If we were to use one sigma error bars, we'd get different - larger - radii, but with lower confidence.

That's all that can be said with the data Planck provided. There are further caveats:
The stated numbers represent the current-best, but still rather coarse, model and a specific set of data (the CMB, ignoring e.g. the Hubble tension) and (within this framework) with high, but not perfect, confidence. Also, more exotic possibilities are discounted (cylindrical shape? toroidal? weirdo irregular something or other?).edit: corrected the wording to represent closed universe as k>0 when Ωk<0, while the open case as k<0 when Ωk>0, as per the posts below.

 

[PeterDonis]

If you then take the one extreme of the value: -0.005, you get a negatively curved hypersphere of radius approx. 205 Gly.
If you take the other extreme value, you get the 170 Gly, but it's now a positively curved space.

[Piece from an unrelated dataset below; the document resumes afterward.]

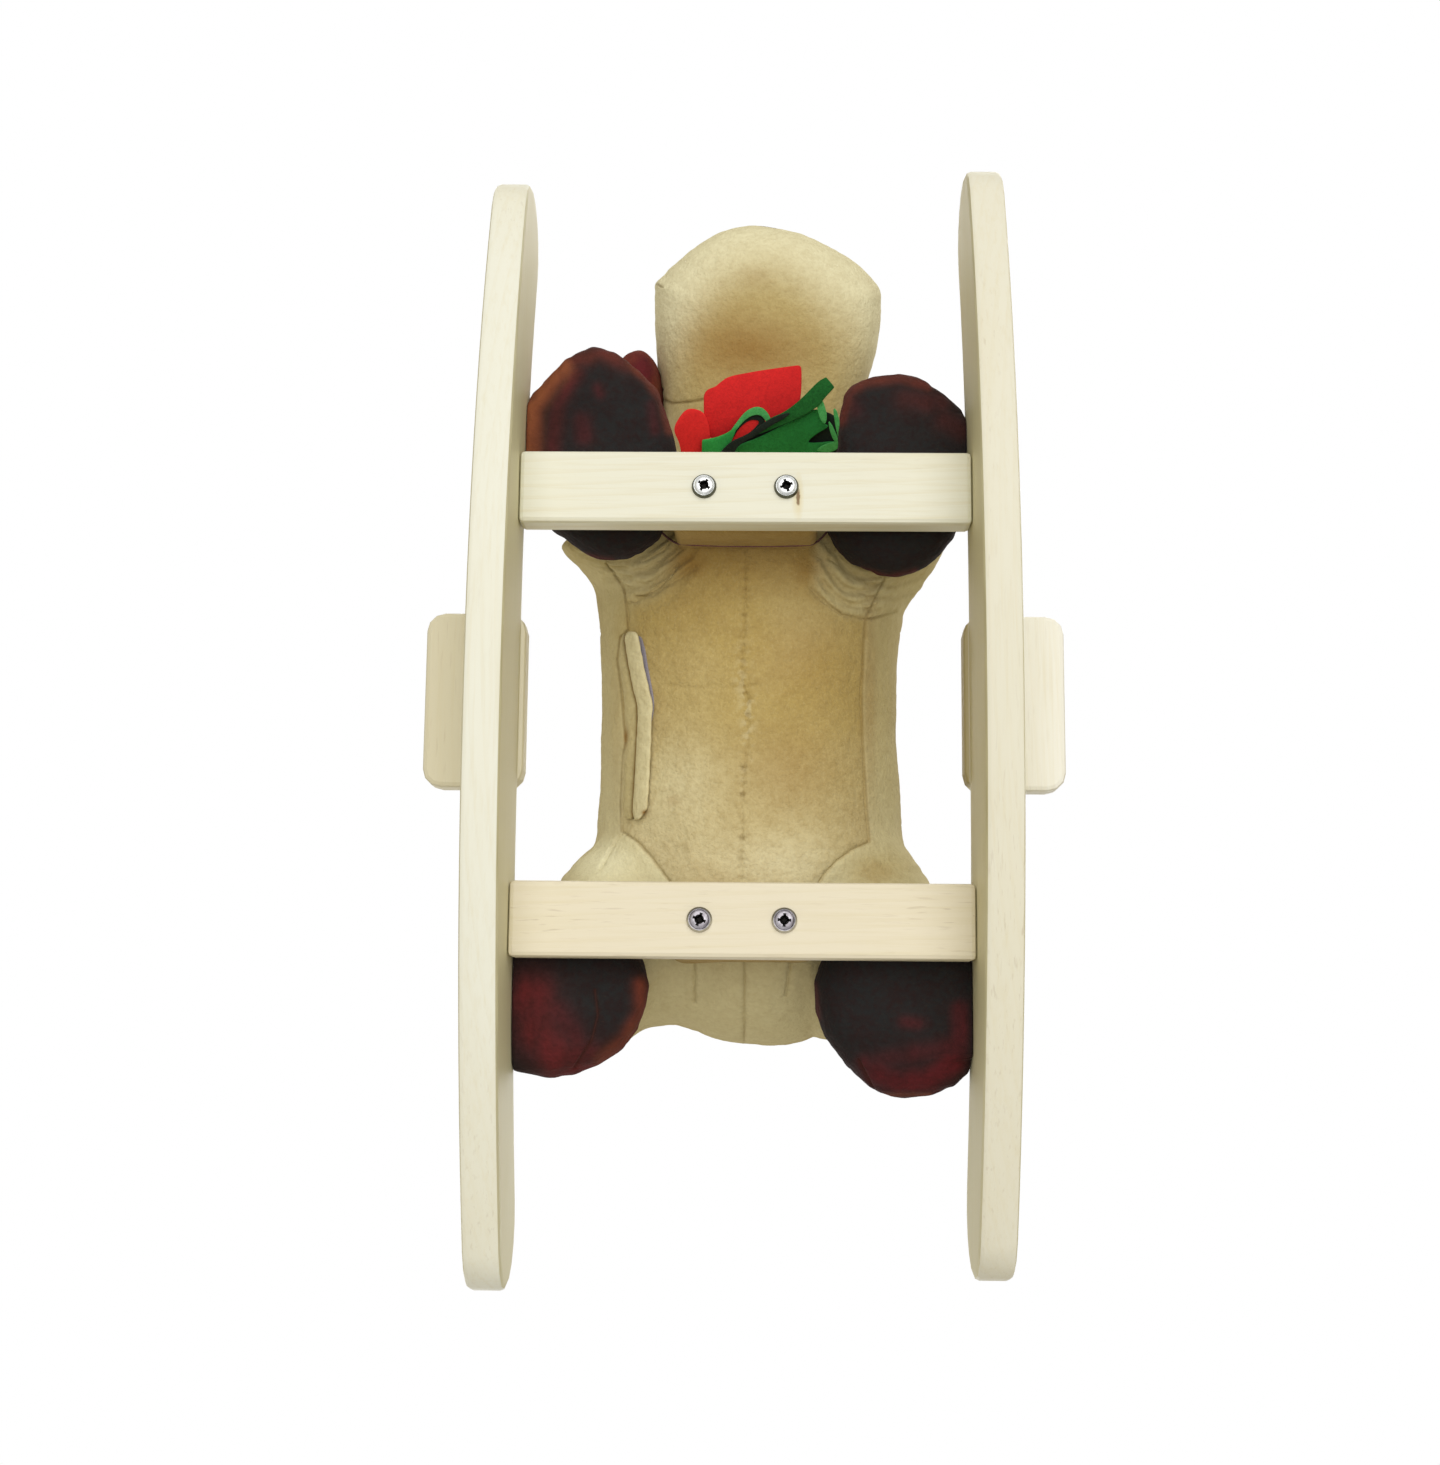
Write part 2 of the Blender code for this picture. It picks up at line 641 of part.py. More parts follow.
# Where each pair of legs leaves the torso, and how thick it is there
HIPS = {"front": (0.118, 0.044), "rear": (0.108, 0.051)}
bar_spaces = {
    end: box(
        "bar_space_" + end,
        (2 * inner_face + 0.004, BAR_WIDTH + 2 * GAP, BOARD + 2 * GAP),
        (0, y * BAR_REACH, BAR_BOTTOM + BOARD / 2),
        None,
        cutter=True,
    )
    for end, y in ends.items()
}
rocker_spaces = {
    side: box(
        "rocker_space_" + side,
        (BOARD + 0.020, 2 * rocker_reach, 0.200),
        (x * (inner_face - GAP + (BOARD + 0.020) / 2), 0, 0.100),
        None,
        cutter=True,
    )
    for side, x in sides.items()
}
for (end, side), (x, y, half_wide, half_long, toe) in feet.items():
    way = ends[end]
    out = sides[side]
    toe_x = x + out * toe
    heel_x = x - out * toe * 0.6
    foot_path = [
        (toe_x, y + way * half_long, FOOT_MIDDLE - 0.004),
        (toe_x, y + way * half_long * 0.92, FOOT_MIDDLE - 0.003, half_wide * 0.56, FOOT_HALF_HEIGHT * 0.55),
        (toe_x, y + way * half_long * 0.62, FOOT_MIDDLE - 0.001, half_wide * 0.92, FOOT_HALF_HEIGHT * 0.92),
        (x, y, FOOT_MIDDLE, half_wide, FOOT_HALF_HEIGHT),
        (heel_x, y - way * half_long * 0.58, FOOT_MIDDLE, half_wide * 0.90, FOOT_HALF_HEIGHT * 0.92),
        (heel_x, y - way * half_long * 0.90, FOOT_MIDDLE, half_wide * 0.54, FOOT_HALF_HEIGHT * 0.58),
        (heel_x, y - way * half_long, FOOT_MIDDLE),
    ]
    foot_shape = {"ring": 12, "low": 2.4, "top": 2.2}
    foot = stuffed(f"foot_{end}_{side}", foot_path, brown_plush, **foot_shape)
    foot_space = stuffed(f"foot_space_{end}_{side}", foot_path, None, grow=FORM_GAP, **foot_shape)
    cut(foot, bar_spaces[end], rocker_spaces[side], sleeves[end], body_space)
    hip_y, hip_wide = HIPS[end]
    leg_path = [
        (PLUSH_X + out * 0.040, way * (hip_y - 0.016), 0.232),
        (PLUSH_X + out * 0.050, way * (hip_y - 0.012), 0.215, hip_wide * 0.66, hip_wide * 0.66),
        (PLUSH_X + out * 0.061, way * (hip_y - 0.006), 0.182, hip_wide, hip_wide),
        (PLUSH_X + out * 0.066, way * (hip_y + 0.002), 0.150, hip_wide, hip_wide * 0.96),
        (x * 0.98, way * 0.006 + y * 0.86, 0.122, 0.031, 0.033),
        (x * 0.98, y * 0.94, 0.099),
    ]
    leg = stuffed(f"leg_{end}_{side}", leg_path, cream_plush, ring=12)
    cut(leg, sleeves[end], body_space, foot_space)

# Ears hang from the sides of the head. Each has its origin on its seam, where it lifts.
# The left one hangs a little forward and the right one a little back. (seam, forward)
ear_spots = {
    "left": ((-0.0590, -0.2540, 0.3930), 0.008),
    "right": ((0.0820, -0.2370, 0.3930), -0.004),
}
for side, (seam, forward) in ear_spots.items():
    out = sides[side]
    ear_path = [
        (0, 0, 0.006),
        (out * 0.001, 0, 0.001, 0.0055, 0.013),
        (out * 0.008, -forward * 0.3, -0.026, 0.0075, 0.022),
        (out * 0.014, -forward * 0.6, -0.054, 0.0080, 0.026),
        (out * 0.020, -forward * 0.9, -0.082, 0.0080, 0.023),
        (out * 0.024, -forward, -0.101, 0.0060, 0.014),
        (out * 0.025, -forward, -0.106),
    ]
    ear = stuffed("ear_" + side, ear_path, brown_plush, ring=8, location=seam)
    cut(ear, head_space)

# Short tail on the top of the rump
tail_seam = (PLUSH_X, 0.144, 0.2885)
tail_path = [
    (0, -0.005, 0.001),
    (0, 0.000, 0.000, 0.008, 0.005),
    (0, 0.013, -0.006, 0.010, 0.006),
    (0, 0.023, -0.017, 0.011, 0.006),
    (0, 0.029, -0.030, 0.008, 0.005),
    (0, 0.031, -0.037),
]
tail = stuffed("tail", tail_path, brown_plush, ring=8, location=tail_seam)
cut(tail, body_space)

# Eyes: domed buttons set into the head
for side, out in sides.items():
    eye_spot = (HEAD_X + out * 0.0585, -0.2930, 0.3840)
    eye_way = Vector((out * 0.72, -0.50, 0.48)).to_track_quat("Z", "Y").to_euler()
    dome = [(0, 0.0075)]
    for step in range(1, 5):
        angle = math.radians(90 - 22.5 * step)
        dome.append((0.009 * math.cos(angle), 0.0025 + 0.005 * math.sin(angle)))
    dome += [(0.009, 0.0010), (0.0030, 0.0002), (0.0030, -0.009), (0, -0.009)]
    turned("eye_" + side, dome, eye_spot, eye_way, black_plastic, 16)
    socket = [(0, 0.020), (0.009 + GAP, 0.020), (0.009 + GAP, 0.0006), (0.0030 + GAP, -0.0002)]
    socket += [(0.0030 + GAP, -0.009 - GAP), (0, -0.009 - GAP)]
    eye_space = turned("eye_space_" + side, socket, eye_spot, eye_way, None, 16, cutter=True)
    cut(head, eye_space)

# Closure flap on the belly: a strip sewn along its outer edge, which is its hinge
FLAP_LENGTH = 0.105
FLAP_WIDTH = 0.0150
FLAP_THICK = 0.0024
flap_slope = math.radians(33)
flap_hinge = (-0.0655, 0.003, 0.1168)
mesh = bpy.data.meshes.new("closure_flap")
build = bmesh.new()
flap_place = Matrix.Translation((FLAP_WIDTH / 2, 0, 0)) @ Matrix.Diagonal(
    (FLAP_WIDTH, FLAP_LENGTH, FLAP_THICK, 1)
)
bmesh.ops.create_cube(build, size=1.0, matrix=flap_place)
build.to_mesh(mesh)
build.free()
flap = place("closure_flap", mesh, cream_plush, flap_hinge, (0, flap_slope, 0))
rounded(flap, 0.0009)

# Felt bloom under the chin: petals, a stem band, a wide leaf and a looped leaf
FELT = 0.003


def petal(name, spot_xyz, turn, length, width, mat, blunt=0.55):
    # A round-cornered felt shape that widens from its root
    points = [(-width * 0.22, 0), (width * 0.22, 0)]
    for step in range(9):
        angle = math.radians(-20 + 220 * step / 8)
        reach = length * (1 - blunt) * 0.62
        points.append((width / 2 * math.cos(angle), length - reach + reach * math.sin(angle)))
    return outline(name, points, FELT, mat, spot_xyz, turn, 0.0008)


large_turn = (math.radians(-20), 0, math.radians(186))
small_turn = (math.radians(-14), 0, math.radians(118))
bloom = [
    petal("petal_large", (0.000, -0.188, 0.2120), large_turn, 0.051, 0.066, red_felt),
    petal("petal_small", (-0.016, -0.182, 0.2060), small_turn, 0.034, 0.036, red_felt),
]


def strip(name, start, end, width, mat):
    start = Vector(start)
    along = Vector(end) - start
    turn = Euler((0, -math.asin(along.z / along.length), math.atan2(along.y, along.x)))
    return box(name, (along.length, width, FELT), start + along / 2, mat, 0.0008, turn)


bloom += [
    strip("stem", (-0.030, -0.178, 0.190), (0.048, -0.226, 0.196), 0.012, green_felt),
    strip("leaf_wide", (-0.018, -0.180, 0.183), (0.057, -0.200, 0.184), 0.024, green_felt),
]
for piece in bloom:
    cut(piece, body_space, throat_space)
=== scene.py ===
import math

import bmesh
import bpy
import numpy as np
from mathutils import Matrix, Vector, geometry, noise
from mathutils.bvhtree import BVHTree


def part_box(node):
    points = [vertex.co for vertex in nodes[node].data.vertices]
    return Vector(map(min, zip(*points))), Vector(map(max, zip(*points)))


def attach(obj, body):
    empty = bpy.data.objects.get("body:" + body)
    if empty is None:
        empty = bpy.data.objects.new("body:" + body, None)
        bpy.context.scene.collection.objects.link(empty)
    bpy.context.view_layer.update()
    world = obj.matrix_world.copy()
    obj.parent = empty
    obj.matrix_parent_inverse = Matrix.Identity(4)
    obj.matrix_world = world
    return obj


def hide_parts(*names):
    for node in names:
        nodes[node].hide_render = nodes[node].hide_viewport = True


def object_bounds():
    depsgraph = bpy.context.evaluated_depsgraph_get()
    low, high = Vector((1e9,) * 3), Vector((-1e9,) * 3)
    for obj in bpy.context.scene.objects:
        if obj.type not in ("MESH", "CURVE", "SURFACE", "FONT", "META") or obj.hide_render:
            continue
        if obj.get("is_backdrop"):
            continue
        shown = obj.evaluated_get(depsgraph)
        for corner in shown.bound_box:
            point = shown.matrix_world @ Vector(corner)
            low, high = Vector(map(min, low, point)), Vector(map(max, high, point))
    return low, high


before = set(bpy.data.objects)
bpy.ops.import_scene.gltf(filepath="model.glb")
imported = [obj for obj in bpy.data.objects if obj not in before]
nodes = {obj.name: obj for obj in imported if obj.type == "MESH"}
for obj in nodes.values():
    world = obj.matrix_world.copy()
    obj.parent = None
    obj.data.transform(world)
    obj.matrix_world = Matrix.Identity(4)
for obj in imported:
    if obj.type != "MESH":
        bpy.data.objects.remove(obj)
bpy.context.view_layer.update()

mainBody = "calf_on_rockers"
scene = bpy.context.scene

# Camera: under the toy, looking up at it, as the photograph was taken
cameraSet = {
    "place": (0.0076703, 0.2140834, -0.999272),
    "turn": (-2.9869032, -0.0175943, -0.0095802),
    "focalPixels": 2000.0,
    "picture": (1440, 1465),
    "sensor": 36.0,
    "clip": (0.05, 50.0),
}
camera = bpy.data.objects.new("camera", bpy.data.cameras.new("camera"))
scene.collection.objects.link(camera)
camera.location = cameraSet["place"]
camera.rotation_euler = cameraSet["turn"]
camera.data.sensor_width = cameraSet["sensor"]
camera.data.lens = cameraSet["sensor"] * cameraSet["focalPixels"] / max(cameraSet["picture"])
camera.data.clip_start, camera.data.clip_end = cameraSet["clip"]
scene.camera = camera
bpy.context.view_layer.update()
fromCamera = np.array(camera.matrix_world)
toCamera = np.array(camera.matrix_world.inverted())
cameraPlace = fromCamera[:3, 3]
pictureMiddle = np.array(cameraSet["picture"]) / 2
print("camera set")


# Where points of the toy fall in the photograph's frame, and the way back at a given height
def pixelsOf(points):
    seen = points @ toCamera[:3, :3].T + toCamera[:3, 3]
    return pictureMiddle + seen[:, :2] * (1, -1) * (cameraSet["focalPixels"] / -seen[:, 2:])


def rayOf(across, down):
    x, y = (np.array((across, down)) - pictureMiddle) / cameraSet["focalPixels"]
    return fromCamera[:3, :3] @ np.array((x, -y, -1.0))


def atHeight(across, down, height):
    way = rayOf(across, down)
    return cameraPlace + way * (height - cameraPlace[2]) / way[2]


# Materials
waveUnit = 0.314  # a wave texture of scale 1 repeats after this many metres
noiseUnit = 0.5  # and a noise of scale 1 has lumps of about this many


def paint(hexText):
    parts = [int(hexText[i:i + 2], 16) / 255 for i in (1, 3, 5)]
    return tuple(c / 12.92 if c <= 0.04045 else ((c + 0.055) / 1.055) ** 2.4 for c in parts) + (1.0,)


def settle(tree, node, settings):
    # Keys are the node's settings, or its sockets by name or number. Values are numbers, colours
    # in hex, or another node's sockets, which are linked
    for key, value in settings.items():
        if isinstance(value, bpy.types.NodeSocket):
            tree.links.new(value, node.inputs[key])
        elif isinstance(key, str) and hasattr(node, key):
            setattr(node, key, value)
        else:
            node.inputs[key].default_value = paint(value) if isinstance(value, str) else value


def addNode(tree, kind, settings=None, output=0):
    node = tree.nodes.new("ShaderNode" + kind)
    settle(tree, node, settings or {})
    return node.outputs[output]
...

In other words, 170 Gly is the minimum radius of curvature of a universe that curves hyperbolicaly, into a saddle-like shape - the other way - instead of sphericaly.
I.e. it's the third non-exotic possibility: the universe, is either flat, a hypersphere of Rk > 205 Gly, or is hyperbolic with Rk > 170 Gly.

I think you have this backwards. Negative curvature means a hyperbolic, saddle-like shape, not a hypersphere. Positive curvature means a hypersphere (3-sphere), not a hyperbolic, saddle-like shape.

 

[Jaime Rudas]

I think you have this backwards. Negative curvature means a hyperbolic, saddle-like shape, not a hypersphere. Positive curvature means a hypersphere (3-sphere), not a hyperbolic, saddle-like shape.

Yes, it's true: when omega k is -0.005 we have a positively curved universe of radius 205 Gly and when omega k is +0.007 we have a negatively curved universe of radius 173 Gly

 

[Bandersnatch]

Yes, you're right, both of you. I was thinking of the sign of Omega k when writing that. The sign of k should be opposite. I'll correct the wording later.